> _Task requirements_:
The records below should be written out again, exactly.

> _Source data_:
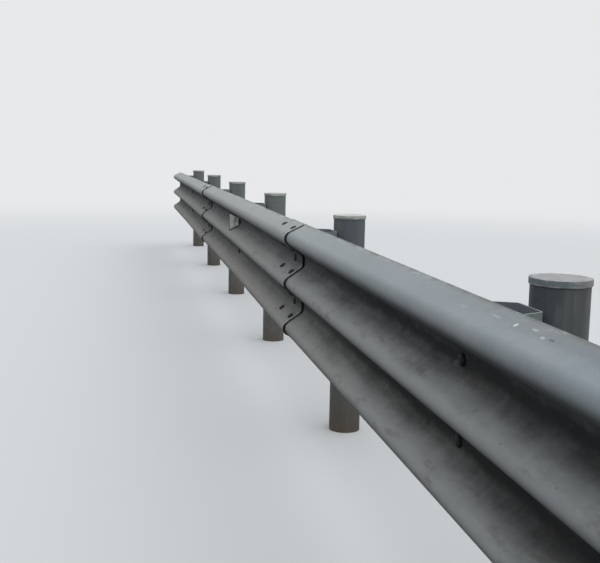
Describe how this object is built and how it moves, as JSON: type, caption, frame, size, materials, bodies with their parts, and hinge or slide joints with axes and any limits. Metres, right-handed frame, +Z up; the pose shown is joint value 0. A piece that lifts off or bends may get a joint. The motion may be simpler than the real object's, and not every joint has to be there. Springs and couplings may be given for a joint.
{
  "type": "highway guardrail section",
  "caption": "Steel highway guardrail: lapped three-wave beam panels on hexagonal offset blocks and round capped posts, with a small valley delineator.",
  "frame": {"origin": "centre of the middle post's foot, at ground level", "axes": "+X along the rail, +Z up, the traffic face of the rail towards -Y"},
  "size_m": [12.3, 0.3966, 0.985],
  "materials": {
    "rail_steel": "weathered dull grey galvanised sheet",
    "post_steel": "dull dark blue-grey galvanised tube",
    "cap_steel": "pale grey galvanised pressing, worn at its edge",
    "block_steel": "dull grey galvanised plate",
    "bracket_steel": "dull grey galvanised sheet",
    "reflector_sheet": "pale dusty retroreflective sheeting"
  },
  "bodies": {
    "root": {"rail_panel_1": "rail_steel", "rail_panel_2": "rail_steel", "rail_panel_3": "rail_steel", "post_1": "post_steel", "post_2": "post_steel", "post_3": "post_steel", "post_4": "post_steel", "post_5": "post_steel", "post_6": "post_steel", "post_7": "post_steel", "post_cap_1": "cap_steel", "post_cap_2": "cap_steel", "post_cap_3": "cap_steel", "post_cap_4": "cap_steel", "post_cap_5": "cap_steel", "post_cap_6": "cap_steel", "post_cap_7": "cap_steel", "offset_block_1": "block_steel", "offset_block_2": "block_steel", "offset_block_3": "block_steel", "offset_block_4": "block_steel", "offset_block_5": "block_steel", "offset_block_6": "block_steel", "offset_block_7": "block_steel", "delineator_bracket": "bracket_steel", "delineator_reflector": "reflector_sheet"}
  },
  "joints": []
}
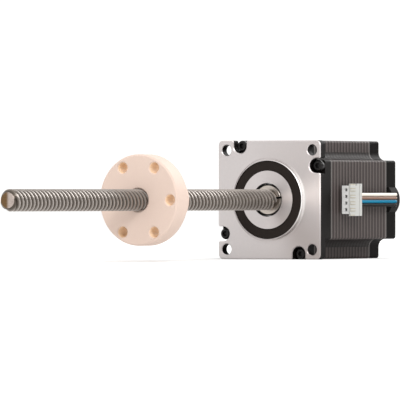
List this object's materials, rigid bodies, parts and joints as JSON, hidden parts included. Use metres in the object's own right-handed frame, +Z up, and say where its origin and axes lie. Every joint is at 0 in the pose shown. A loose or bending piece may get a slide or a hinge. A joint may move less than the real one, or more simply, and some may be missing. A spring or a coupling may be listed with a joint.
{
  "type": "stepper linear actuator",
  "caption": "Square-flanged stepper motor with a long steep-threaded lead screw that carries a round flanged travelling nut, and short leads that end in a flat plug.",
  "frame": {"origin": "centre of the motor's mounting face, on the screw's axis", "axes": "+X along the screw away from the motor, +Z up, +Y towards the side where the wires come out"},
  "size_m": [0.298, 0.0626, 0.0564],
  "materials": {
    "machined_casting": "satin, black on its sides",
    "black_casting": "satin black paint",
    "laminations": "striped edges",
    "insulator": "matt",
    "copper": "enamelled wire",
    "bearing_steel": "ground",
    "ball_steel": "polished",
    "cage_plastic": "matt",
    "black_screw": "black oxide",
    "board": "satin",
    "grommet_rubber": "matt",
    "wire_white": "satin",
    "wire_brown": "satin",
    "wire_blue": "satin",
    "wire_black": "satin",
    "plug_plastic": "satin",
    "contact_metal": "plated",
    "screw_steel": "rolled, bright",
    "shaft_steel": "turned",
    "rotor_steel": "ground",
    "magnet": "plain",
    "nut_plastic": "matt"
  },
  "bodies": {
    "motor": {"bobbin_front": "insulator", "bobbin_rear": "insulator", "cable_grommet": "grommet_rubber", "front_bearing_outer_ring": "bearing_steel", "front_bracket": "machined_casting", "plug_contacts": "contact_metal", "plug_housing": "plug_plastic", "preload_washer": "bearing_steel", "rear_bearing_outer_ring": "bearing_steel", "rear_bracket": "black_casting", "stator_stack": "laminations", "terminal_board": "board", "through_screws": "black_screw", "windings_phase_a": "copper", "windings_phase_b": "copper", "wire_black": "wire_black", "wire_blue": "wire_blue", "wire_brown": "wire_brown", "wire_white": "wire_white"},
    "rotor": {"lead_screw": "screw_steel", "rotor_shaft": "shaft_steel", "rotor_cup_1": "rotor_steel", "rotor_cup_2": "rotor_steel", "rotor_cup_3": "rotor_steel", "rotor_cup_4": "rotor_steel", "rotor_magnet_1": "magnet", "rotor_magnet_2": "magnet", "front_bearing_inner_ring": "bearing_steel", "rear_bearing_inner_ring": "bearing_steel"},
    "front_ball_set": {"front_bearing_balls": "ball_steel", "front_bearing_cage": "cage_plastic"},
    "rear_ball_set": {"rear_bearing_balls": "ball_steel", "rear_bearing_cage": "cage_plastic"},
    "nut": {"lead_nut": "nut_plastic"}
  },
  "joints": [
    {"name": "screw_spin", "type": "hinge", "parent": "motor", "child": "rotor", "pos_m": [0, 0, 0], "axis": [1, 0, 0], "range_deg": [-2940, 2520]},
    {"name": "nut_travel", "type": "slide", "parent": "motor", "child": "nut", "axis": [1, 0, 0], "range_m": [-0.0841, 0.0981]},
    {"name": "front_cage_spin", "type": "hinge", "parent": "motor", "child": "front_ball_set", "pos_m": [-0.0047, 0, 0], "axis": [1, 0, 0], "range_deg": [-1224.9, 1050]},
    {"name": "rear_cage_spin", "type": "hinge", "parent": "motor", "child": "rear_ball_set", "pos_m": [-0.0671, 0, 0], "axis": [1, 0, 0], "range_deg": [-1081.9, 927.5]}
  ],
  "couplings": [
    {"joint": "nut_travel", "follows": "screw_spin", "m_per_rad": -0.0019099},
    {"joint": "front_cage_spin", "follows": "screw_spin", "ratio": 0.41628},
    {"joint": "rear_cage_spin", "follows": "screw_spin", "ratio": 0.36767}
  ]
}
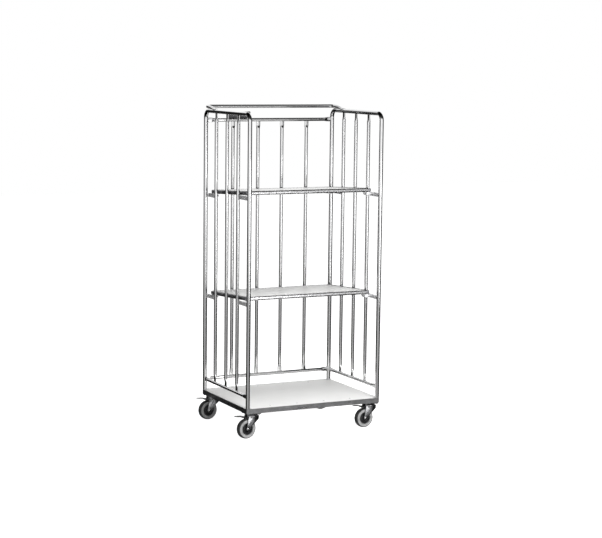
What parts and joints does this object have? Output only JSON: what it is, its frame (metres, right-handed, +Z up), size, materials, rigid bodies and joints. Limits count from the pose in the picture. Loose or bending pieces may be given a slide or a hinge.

> _Answer for the task_:
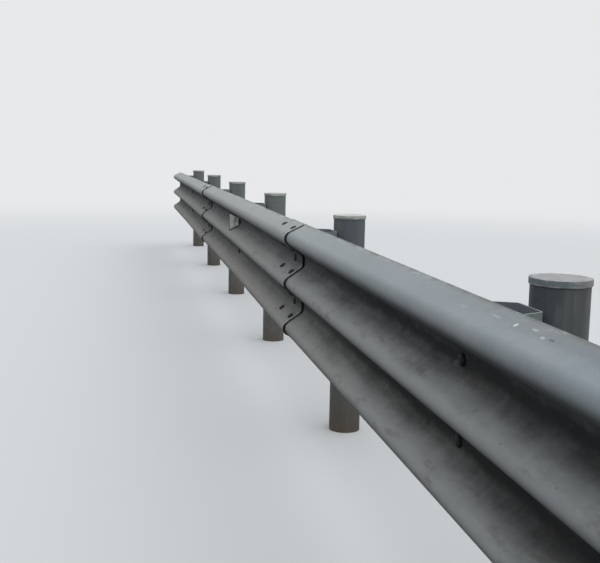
Describe how this object is built and how it moves, as JSON: type, caption, frame, size, materials, bodies with their parts, and hinge or slide joints with axes and any limits. Metres, right-handed frame, +Z up; the pose shown is joint value 0. A piece that lifts off or bends may get a joint. The motion may be simpler than the real object's, and not every joint has to be there. Springs and couplings may be given for a joint.
{
  "type": "highway guardrail section",
  "caption": "Steel highway guardrail: lapped three-wave beam panels on hexagonal offset blocks and round capped posts, with a small valley delineator.",
  "frame": {"origin": "centre of the middle post's foot, at ground level", "axes": "+X along the rail, +Z up, the traffic face of the rail towards -Y"},
  "size_m": [12.3, 0.3966, 0.985],
  "materials": {
    "rail_steel": "weathered dull grey galvanised sheet",
    "post_steel": "dull dark blue-grey galvanised tube",
    "cap_steel": "pale grey galvanised pressing, worn at its edge",
    "block_steel": "dull grey galvanised plate",
    "bracket_steel": "dull grey galvanised sheet",
    "reflector_sheet": "pale dusty retroreflective sheeting"
  },
  "bodies": {
    "root": {"rail_panel_1": "rail_steel", "rail_panel_2": "rail_steel", "rail_panel_3": "rail_steel", "post_1": "post_steel", "post_2": "post_steel", "post_3": "post_steel", "post_4": "post_steel", "post_5": "post_steel", "post_6": "post_steel", "post_7": "post_steel", "post_cap_1": "cap_steel", "post_cap_2": "cap_steel", "post_cap_3": "cap_steel", "post_cap_4": "cap_steel", "post_cap_5": "cap_steel", "post_cap_6": "cap_steel", "post_cap_7": "cap_steel", "offset_block_1": "block_steel", "offset_block_2": "block_steel", "offset_block_3": "block_steel", "offset_block_4": "block_steel", "offset_block_5": "block_steel", "offset_block_6": "block_steel", "offset_block_7": "block_steel", "delineator_bracket": "bracket_steel", "delineator_reflector": "reflector_sheet"}
  },
  "joints": []
}
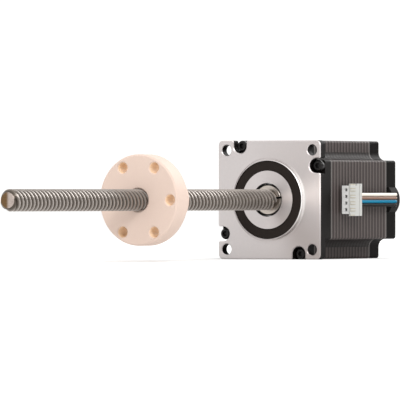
List this object's materials, rigid bodies, parts and joints as JSON, hidden parts included. Use metres in the object's own right-handed frame, +Z up, and say where its origin and axes lie. Every joint is at 0 in the pose shown. A loose or bending piece may get a slide or a hinge. A joint may move less than the real one, or more simply, and some may be missing. A spring or a coupling may be listed with a joint.
{
  "type": "stepper linear actuator",
  "caption": "Square-flanged stepper motor with a long steep-threaded lead screw that carries a round flanged travelling nut, and short leads that end in a flat plug.",
  "frame": {"origin": "centre of the motor's mounting face, on the screw's axis", "axes": "+X along the screw away from the motor, +Z up, +Y towards the side where the wires come out"},
  "size_m": [0.298, 0.0626, 0.0564],
  "materials": {
    "machined_casting": "satin, black on its sides",
    "black_casting": "satin black paint",
    "laminations": "striped edges",
    "insulator": "matt",
    "copper": "enamelled wire",
    "bearing_steel": "ground",
    "ball_steel": "polished",
    "cage_plastic": "matt",
    "black_screw": "black oxide",
    "board": "satin",
    "grommet_rubber": "matt",
    "wire_white": "satin",
    "wire_brown": "satin",
    "wire_blue": "satin",
    "wire_black": "satin",
    "plug_plastic": "satin",
    "contact_metal": "plated",
    "screw_steel": "rolled, bright",
    "shaft_steel": "turned",
    "rotor_steel": "ground",
    "magnet": "plain",
    "nut_plastic": "matt"
  },
  "bodies": {
    "motor": {"bobbin_front": "insulator", "bobbin_rear": "insulator", "cable_grommet": "grommet_rubber", "front_bearing_outer_ring": "bearing_steel", "front_bracket": "machined_casting", "plug_contacts": "contact_metal", "plug_housing": "plug_plastic", "preload_washer": "bearing_steel", "rear_bearing_outer_ring": "bearing_steel", "rear_bracket": "black_casting", "stator_stack": "laminations", "terminal_board": "board", "through_screws": "black_screw", "windings_phase_a": "copper", "windings_phase_b": "copper", "wire_black": "wire_black", "wire_blue": "wire_blue", "wire_brown": "wire_brown", "wire_white": "wire_white"},
    "rotor": {"lead_screw": "screw_steel", "rotor_shaft": "shaft_steel", "rotor_cup_1": "rotor_steel", "rotor_cup_2": "rotor_steel", "rotor_cup_3": "rotor_steel", "rotor_cup_4": "rotor_steel", "rotor_magnet_1": "magnet", "rotor_magnet_2": "magnet", "front_bearing_inner_ring": "bearing_steel", "rear_bearing_inner_ring": "bearing_steel"},
    "front_ball_set": {"front_bearing_balls": "ball_steel", "front_bearing_cage": "cage_plastic"},
    "rear_ball_set": {"rear_bearing_balls": "ball_steel", "rear_bearing_cage": "cage_plastic"},
    "nut": {"lead_nut": "nut_plastic"}
  },
  "joints": [
    {"name": "screw_spin", "type": "hinge", "parent": "motor", "child": "rotor", "pos_m": [0, 0, 0], "axis": [1, 0, 0], "range_deg": [-2940, 2520]},
    {"name": "nut_travel", "type": "slide", "parent": "motor", "child": "nut", "axis": [1, 0, 0], "range_m": [-0.0841, 0.0981]},
    {"name": "front_cage_spin", "type": "hinge", "parent": "motor", "child": "front_ball_set", "pos_m": [-0.0047, 0, 0], "axis": [1, 0, 0], "range_deg": [-1224.9, 1050]},
    {"name": "rear_cage_spin", "type": "hinge", "parent": "motor", "child": "rear_ball_set", "pos_m": [-0.0671, 0, 0], "axis": [1, 0, 0], "range_deg": [-1081.9, 927.5]}
  ],
  "couplings": [
    {"joint": "nut_travel", "follows": "screw_spin", "m_per_rad": -0.0019099},
    {"joint": "front_cage_spin", "follows": "screw_spin", "ratio": 0.41628},
    {"joint": "rear_cage_spin", "follows": "screw_spin", "ratio": 0.36767}
  ]
}
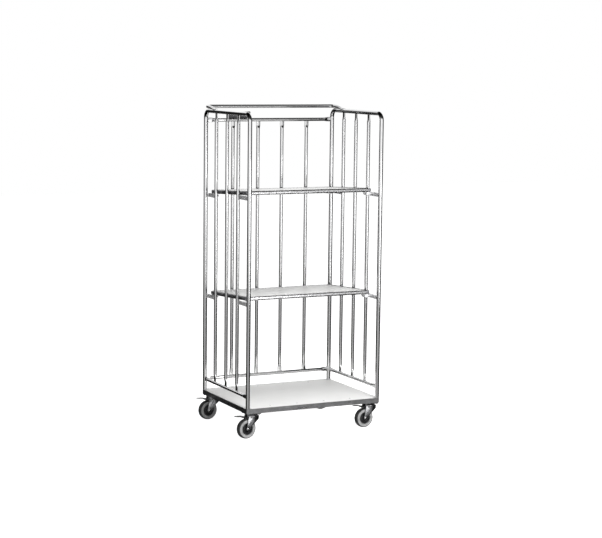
What parts and joints does this object have? Output only JSON: what it is, its frame (metres, right-handed, +Z up), size, materials, rigid bodies and joints. Limits count from the pose in the picture. Loose or bending pieces may be given a slide or a hinge.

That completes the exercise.